Two capillaries of same length and radii in the ratio `1 : 2` are connected in series. A liquid flows through them in streamlined condition. If the pressure across the two extreme ends of the combination is 1 m of water, the pressure difference across first capillary is

To solve the problem, we need to find the pressure difference across the first capillary when two capillaries of the same length but different radii are connected in series.
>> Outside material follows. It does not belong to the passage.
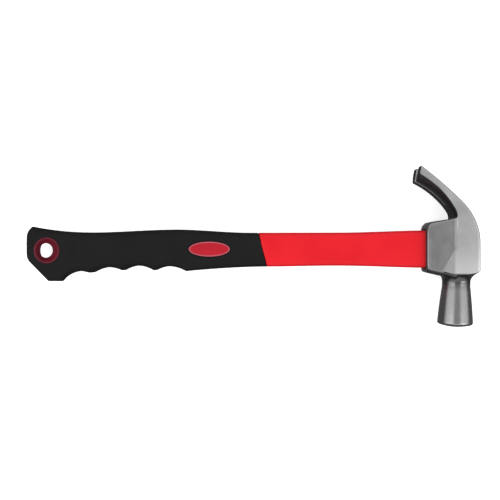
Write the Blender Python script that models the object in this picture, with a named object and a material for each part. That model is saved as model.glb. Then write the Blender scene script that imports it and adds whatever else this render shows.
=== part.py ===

Let's break it down step by step. ### Step-by-Step Solution: 1. **Identify Given Data:** - Length of both capillaries, \( L_1 = L_2 = L \) (same for both). - Ratio of radii, \( R_1 : R_2 = 1 : 2 \) (let's denote \( R_1 = r \) and \( R_2 = 2r \)). - Total pressure difference across the combination, \( P = 1 \) m of water. 2. **Use Poiseuille's Law:** According to Poiseuille's law, the pressure drop across a capillary is given by: \[ \Delta P = \frac{8 \eta L Q}{\pi R^4} \] where \( \Delta P \) is the pressure difference, \( \eta \) is the viscosity of the liquid, \( L \) is the length of the capillary, \( Q \) is the flow rate, and \( R \) is the radius of the capillary. 3. **Express Pressure Drops:** For the first capillary (radius \( R_1 = r \)): \[ P_1 = \frac{8 \eta L Q}{\pi r^4} \] For the second capillary (radius \( R_2 = 2r \)): \[ P_2 = \frac{8 \eta L Q}{\pi (2r)^4} = \frac{8 \eta L Q}{\pi \cdot 16r^4} = \frac{1}{16} \cdot \frac{8 \eta L Q}{\pi r^4} = \frac{P_1}{16} \] 4. **Relate Pressure Drops:** Since the capillaries are in series, the total pressure drop is: \[ P = P_1 + P_2 \] Substituting \( P_2 \) in terms of \( P_1 \): \[ 1 = P_1 + \frac{P_1}{16} \] This simplifies to: \[ 1 = P_1 \left(1 + \frac{1}{16}\right) = P_1 \cdot \frac{17}{16} \] 5. **Solve for \( P_1 \):** Rearranging gives: \[ P_1 = \frac{16}{17} \text{ m of water} \] Converting this to decimal form: \[ P_1 \approx 0.94 \text{ m of water} \] 6. **Final Answer:** The pressure difference across the first capillary is approximately \( 0.94 \) m of water.